The American Scholar

How I Learned to Talk

WHEN I WAS YOUNG I spent three years as a patient at Austen Riggs, a posh mental hospital in Stockbridge, Massachusetts, where patients were, and still are, free to come and go. My parents parked me there because they had no idea what else to do with me. I’d been truant throughout high school and had failed to get into any college. At Riggs, I encountered the contrarian psychoanalyst Leslie Farber, who joined the staff a year after I arrived. I’ve written about him before; he figured prominently in my 2000 memoir, Mockingbird Years, but in those pages he was a character in my own story. Here I want to focus on him and in particular on the importance he attached to talking. He was hardly a garrulous man, but he was a talker like no other.

Farber was not happy at Riggs, nor did he enjoy Stockbridge. He soon grew weary of maple sugar and Norman Rockwell and power struggles within the hospital administration. He’d been recruited by the new director with the promise of abundant time to write—Farber was a remarkable essayist, later to be admired by many New York intellectuals—but that turned out not to be forthcoming. After two years he grew exasperated and decamped to Manhattan, inviting me and his two other Riggs patients to follow him. I believe he rescued us. None of us were seriously ill, but without his intervention we all three might have stayed inside the therapy world for life.

I was 17 when I arrived at Riggs, 20 when I left. Life was idle there. Without study or work, we tended to deteriorate. When our parents’ money ran out, we sometimes moved on to more restrictive institutions. Or worse, we became long-term outpatients, chronic cases who padded back and forth between furnished rooms and therapists’ offices. I myself was inclined to spend hours lolling on a chaise longue in the high-ceilinged central hall of the patient residence, smoking cigarettes and leafing through magazines. I was stable enough, if passive and lethargic, but I had no picture of the future. It hadn’t yet dawned on me that I had one.

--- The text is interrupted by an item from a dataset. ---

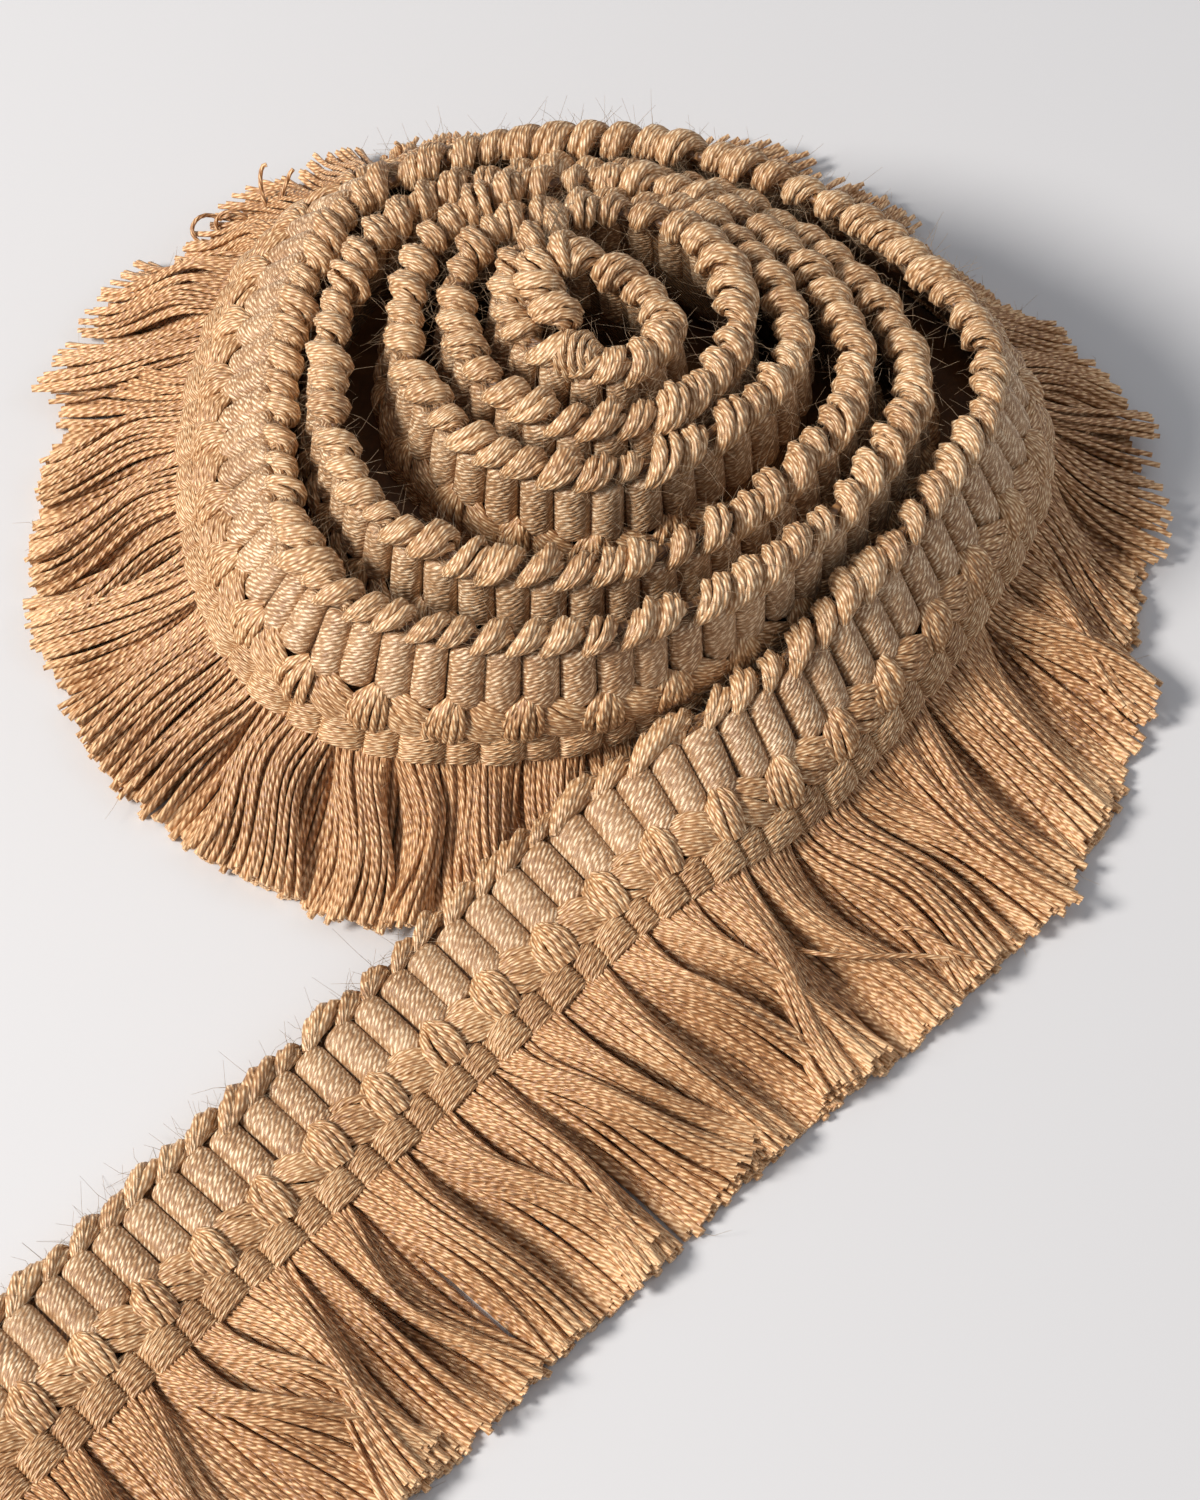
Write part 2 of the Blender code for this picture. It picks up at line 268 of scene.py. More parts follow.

I first saw Farber when he paid a courtesy visit to one of our interminable community meetings, where patients aired grievances about the upkeep of shared bathrooms and nurses who confiscated liquor and a certain outpatient with poor personal hygiene who showed up too regularly for meals. This daily circus was kept in motion by a member of the staff, neither doctor nor nurse, whose special purpose was to direct and motivate the meeting, to ask leading questions (“Are we happy?”) or redirect discussion (“People, people!”). The role of “facilitator” had yet to be defined, but this man was ahead of his time; he moved among us hectoring and cajoling, flinging his arms skyward, mugging extravagantly. His performance was so familiar that I hardly paid attention. Instead I kept my eyes fixed on Farber, who sat quietly in a wing chair on the edge of the action. He was middle-aged, balding, slightly plump, alert as a bird—a very Jewish bird—and almost preternaturally composed. I watched him as he watched the proto-facilitator, the highly mobile muscles around his mouth twitching with incredulity, amusement, and something like horror.